O seu texto parece-me um inventário das situações vividas pela generalidade dos professores, pois reconheço nas suas histórias muito do que vejo acontecer na carreira de muitos professores.
Começou a dar aulas em escolas secundárias técnicas que nós hoje em Portugal resumiríamos com a sigla “CEF”, isto é, tinha que leccionar inglês a rapazes que tinham como horizonte de vida ser canalizadores. Por isso, o título do primeiro capítulo é significativo: “It´s a long road to pedagogy”. Mc Court tenta sobreviver como professor o que implica conquistar os seus alunos, o que não é feito sem vítimas e sem retrocessos, pois acontecem inúmeros incidentes, por exemplo, conflitos pessoais com alunos que o levam a não ter o seu contrato renovado no ano seguinte.

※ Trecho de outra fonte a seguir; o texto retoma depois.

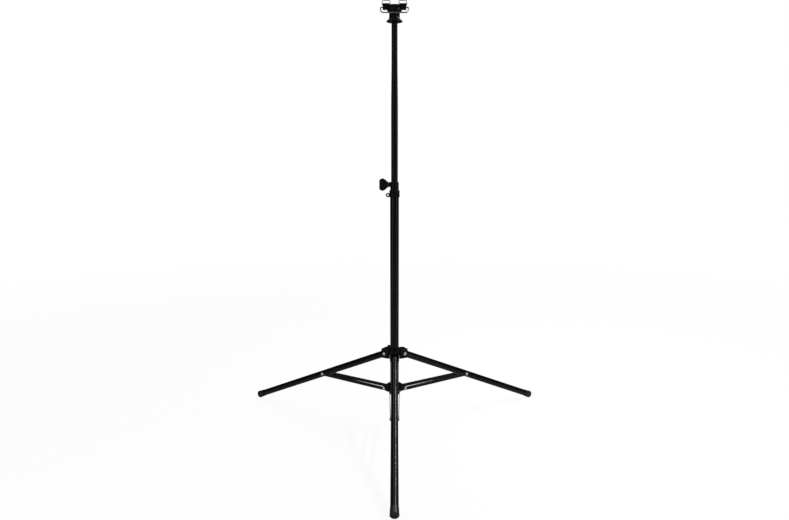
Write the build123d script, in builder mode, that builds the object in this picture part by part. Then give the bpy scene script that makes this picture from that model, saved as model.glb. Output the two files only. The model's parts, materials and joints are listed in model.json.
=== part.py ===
"""Telescopic tripod stand with a small cradle head, in millimetres, +Z up.

The origin lies on the floor, straight below the column. One leg points to -Y and the other two
stand 120 degrees either side of it. The legs hang on a hub that slides on the column, and pairs of
flat struts tie each leg to a second hub fixed at the column's lower end. A thinner mast slides in the
column and carries a cradle: two end blocks with wire bails, and a bell-shaped nut below them.
"""
import os
from math import asin, atan2, cos, degrees, hypot, radians, sin, sqrt

from build123d import *

os.makedirs("parts", exist_ok=True)

# ---------------------------------------------------------------- driving dimensions

# clearances
moving_gap = 0.3            # between pieces that move past each other
pin_fit = 0.06              # radial, a pin that turns in its hole
seat_fit = 0.05             # radial, a piece pressed or glued in place
cut_over = 1.0              # how far a cut runs past what it cuts away

# column and mast
lower_tube_d = 25.0
tube_wall = 1.2
lower_tube_bottom_z = 105.0
lower_tube_length = 598.0
mast_d = 19.0
mast_tip_d = 16.6
mast_length = 640.0
mast_overlap = 151.0        # length of mast inside the column as it stands
mast_taper_start = 389.0    # from the lower end of the mast
mast_taper_length = 125.0
plug_flange_height = 3.5
plug_flange_round = 2.1
plug_depth = 8.0
plug_end_round = 1.0
mast_plug_round = 1.2
bush_length = 35.0
bush_chamfer = 0.8
bead_height = 2.0
bead_rise = 0.9

# legs
leg_azimuths = {"front": -90.0, "right": 30.0, "left": 150.0}
leg_d = 19.4
leg_wall = 1.2
leg_reach = 538.0           # leg pivot to the centre of the foot's round
leg_overhang = 7.5          # leg end behind the pivot
leg_plug_length = 22.0
leg_plug_flange = 1.5
foot_d = 23.0
foot_round = 3.5
foot_cover = 19.0           # rubber cap over the leg, behind the round
foot_mouth_d = 20.6
foot_waist_d = 21.8         # where the short lip meets the long flare
foot_lip_length = 6.0
foot_sole = 5.0             # rubber between the tube end and the start of the round

# sliding hub that carries the legs
hub_pivot_z = 226.0
hub_sleeve_wall = 2.7
hub_sleeve_below = 13.2
hub_sleeve_above = 19.5
hub_cheek = 3.2
hub_nose = 9.2              # cheek edge beyond the pivot
hub_roof_radius = 60.0
hub_roof_top = 15.0         # crown of the roof above the pivot
hub_rim_round = 1.0
hub_toe_corner = 2.0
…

Mc Court lastima a sua necessidade dessa conquista afectiva, desse reconhecimento perante a turma. O “novo professor” é o bombo da festa a ser testado pelos jovens alunos. Quando consegue ter a turma quase toda na mão, encontra o último obstáculo, um aluno que desafia a sua autoridade. O professor está no bando e tem de conquistar a liderança contra um rival. Aqui surge a panóplia de truques – cada tem os seus – e Mc Court limita-se a narrar os factos, de como obteve o reconhecimento.

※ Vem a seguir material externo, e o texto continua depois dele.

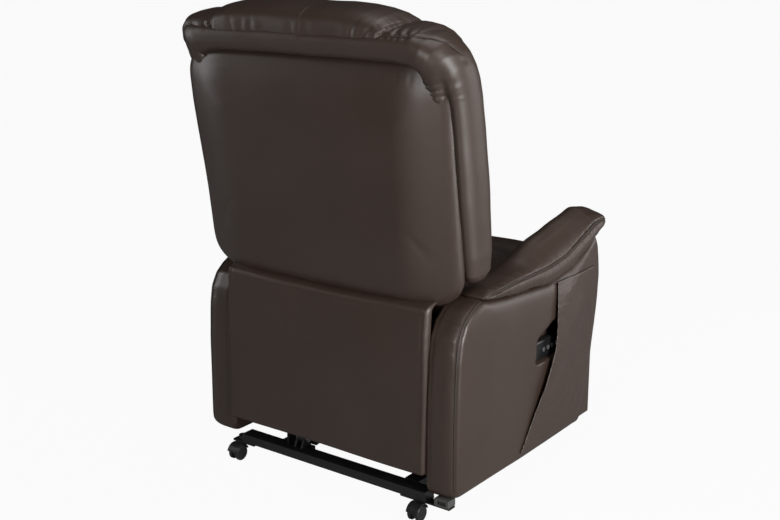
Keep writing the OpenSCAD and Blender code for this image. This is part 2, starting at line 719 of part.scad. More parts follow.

Para dominar a assistência, Mc Court descobriu uma receita notável: narrar histórias comoventes da sua infância em Limerick, na Irlanda. Os alunos também aprenderam a distrair o professor com perguntas sobre o seu passado na Irlanda. Depressa Mc Court compreendeu a estratégia: evitar as lições de “spelling” e os exercícios, distraindo o professor com a sua “miserable childhood”. Entre professor e narrador, Mc Court viveu uma missão difícil nestas escolas, onde, parece se ter tornado numa referência na biografia dos seus alunos.

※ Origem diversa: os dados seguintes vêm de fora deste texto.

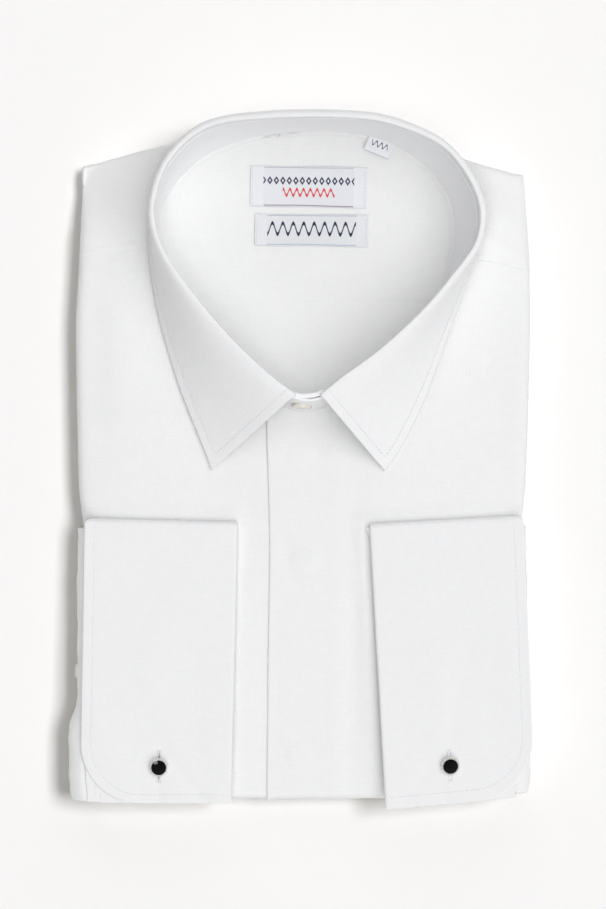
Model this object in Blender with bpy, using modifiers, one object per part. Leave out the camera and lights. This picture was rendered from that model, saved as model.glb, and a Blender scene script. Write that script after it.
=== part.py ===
"""A long sleeve dress shirt with double cuffs, folded for the shelf and lying on its back.

Metres, +Z up, +X to the wearer's left, +Y towards the collar. The named sizes below are in millimetres.
Each piece of cloth is a grid moved onto the garment's form and given its wall by Solidify.
"""

import math

import bmesh
import bpy
import numpy as np

MM = 0.001
# The middle of the sizes below, which the garment is moved to.
CENTRE_X = 0.2
CENTRE_Y = 1.2

# The walls. A cloth wall stands for its turned and fused plies.
CLOTH_WALL = 1.5
PLACKET_WALL = 1.7
COLLAR_WALL = 1.6
CUFF_WALL = 1.0
SLEEVE_WALL = 2.0
LABEL_WALL = 1.0
SEAM_GAP = 0.3

# The folded body: the fronts' top face, the height where its outer fold turns under, and that fold's reach.
CLOTH_TOP = 21.8
FOLD_HEIGHT = 10.0
SIDE_FOLD = 7.0
END_FOLD = 6.0
BOTTOM_EDGE = -157.0

# Side folds of the body, from the bottom edge to the shoulder.
SIDE_COLUMNS = ("y", "right_side", "left_side")
SIDES = (
    (-157.0, -100.5, 102.5),
    (-28.0, -100.8, 102.6),
    (-16.0, -102.8, 104.8),
    (28.0, -103.9, 106.4),
    (65.0, -104.4, 107.2),
    (93.0, -102.6, 106.8),
    (136.0, -101.0, 104.0),
)

# Fold over the shoulders, from the wearer's right to left.
SHOULDER_COLUMNS = ("x", "y")
SHOULDERS = (
    (-101.5, 136.0),
    (-90.0, 140.0),
    (-61.0, 147.5),
    (-20.0, 156.0),
    (35.0, 155.0),
    (61.0, 146.5),
    (79.0, 139.5),
    (104.5, 132.3),
)

# Seam between the fronts and the outer yoke.
YOKE_SEAM_COLUMNS = ("x", "y")
YOKE_SEAM = (
    (-103.0, 93.4),
    (-89.0, 96.2),
    (-62.0, 98.9),
    (71.0, 94.6),
    (93.0, 91.1),
    (107.0, 86.6),
)
INNER_YOKE_SEAM = 74.5

# The collar's sections, round from the wearer's right point to the left one: where the band is sewn to the
# neck, the inner edge of the fold, and the leaf's outer edge.
COLLAR_COLUMNS = (
    "seam_x", "seam_y", "fold_x", "fold_y", "fold_z", "edge_x", "edge_y", "edge_z", "bulge",
)
COLLAR = (
    (-3.0, 24.6, -1.5, 30.1, 52.0, -41.0, -4.3, 23.9, 1.0),
    (-14.0, 31.4, -12.5, 38.3, 52.5, -45.0, 6.5, 23.9, 1.5),
    (-27.6, 42.7, -27.4, 52.1, 53.0, -51.1, 21.5, 23.9, 2.0),
    (-40.1, 57.0, -40.0, 66.0, 53.5, -57.5, 39.0, 23.9, 2.5),
    (-54.0, 80.0, -55.0, 85.0, 54.8, -66.0, 69.0, 23.9, 3.0),
    (-62.5, 99.0, -63.4, 101.0, 56.0, -70.0, 97.0, 23.9, 2.5),
    (-64.2, 114.4, -65.0, 117.0, 56.5, -69.4, 116.0, 23.9, 2.0),
    (-54.5, 131.0, -57.5, 136.0, 57.3, -63.2, 138.5, 23.9, 1.5),
    (-38.0, 143.3, -40.5, 149.6, 58.2, -46.0, 156.4, 17.0, 1.0),
    (-13.0, 150.5, -13.0, 153.4, 59.3, -14.0, 162.0, 14.0, 1.0),
    (20.0, 151.4, 21.0, 153.6, 59.5, 21.5, 162.2, 14.0, 1.0),
    (42.0, 146.3, 43.0, 150.2, 59.0, 46.5, 158.4, 15.0, 1.0),
    (60.0, 133.5, 65.5, 139.5, 58.1, 70.5, 145.4, 21.5, 1.5),
    (70.0, 117.5, 79.3, 119.0, 57.0, 86.0, 120.0, 23.9, 2.0),
    (71.0, 99.0, 79.4, 100.0, 56.0, 84.0, 99.5, 23.9, 2.0),
    (66.0, 78.5, 67.5, 82.4, 55.2, 76.6, 79.5, 23.9, 2.5),
    (50.5, 58.8, 53.2, 66.0, 54.5, 69.2, 59.0, 23.9, 2.5),
    (32.4, 40.9, 35.2, 49.8, 53.5, 58.2, 29.0, 23.9, 2.0),
    (18.5, 30.4, 19.0, 38.0, 52.6, 47.5, 7.0, 23.9, 1.5),
    (8.0, 25.0, 9.1, 29.8, 52.0, 39.4, -4.9, 23.9, 1.0),
)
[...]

Facto exemplar desta situação é o passeio de Mc Court com vinte e cinco raparigas negras na baixa de Nova Iorque. O professor atrevera-se a levar ao cinema as alunas de uma certa turma que mais nenhum professor da escola arriscava. A narrativa é de um humor irresistível. Um professor branco, um sobrevivente, leva 29 meninas negras ao centro de Nova Iorque. As meninas também eram sobreviventes e conhecem todos os truques, como saltar a barreira do Metro para não pagar bilhete e deixar o professor sozinho na bilheteira a pagar o cinema para ficarem com dinheiro para outras coisas, etc.
Da carreira de professor, ficamos com o retrato que os portugueses têm da coisa. Tudo se resume a uma máxima: “professor bom é demasiado bom para ensinar”. Muitos estudam de tudo o que serve para subir na carreira e dar menos aulas ou delas fugir para sempre, tornar-se “principal” ou “supervisor”, isto é cargos não docentes, melhor remunerados.
Mc Court conseguiu finalmente, o seu Eldorado, dar aulas numa escola, cujos alunos afluem a Harvard e a outras das melhores universidades.
Aqui a problemática muda: professor de “creative writing”, tem de conduzir meninos com uma vida rotineiramente satisfatória a ganhar ideias para escrever. Se nas escolas profissionais, foram as justificações de faltas e atrasos – “excuse notes” - que serviram de desencadeador da escrita, na escola da elite, foram as receitas de culinária a desempenhar esse papel.
Revelou-se também a contradição entre a expectativa das famílias centrada na ideia da nobreza do acto de escrita e o facto de à genialidade não corresponder qualquer padrão moral supostamente elevado na mesma medida. Por isso, Frank relata as objecções de encarregados de educação à presença do vagabundo, ladrão, proxeneta, traficante e escritor Herbert Huncke numa das suas aulas. Ora, Huncke era um figura central do movimento Beat, companheiro de Kerouac e de Ginsberg e uma presença constante nos cafés daquela zona de Nova York. Mas nem a biografia de Hemingway seria recomendável neste aspecto. Na escrita, risca-se e arrisca-se muito.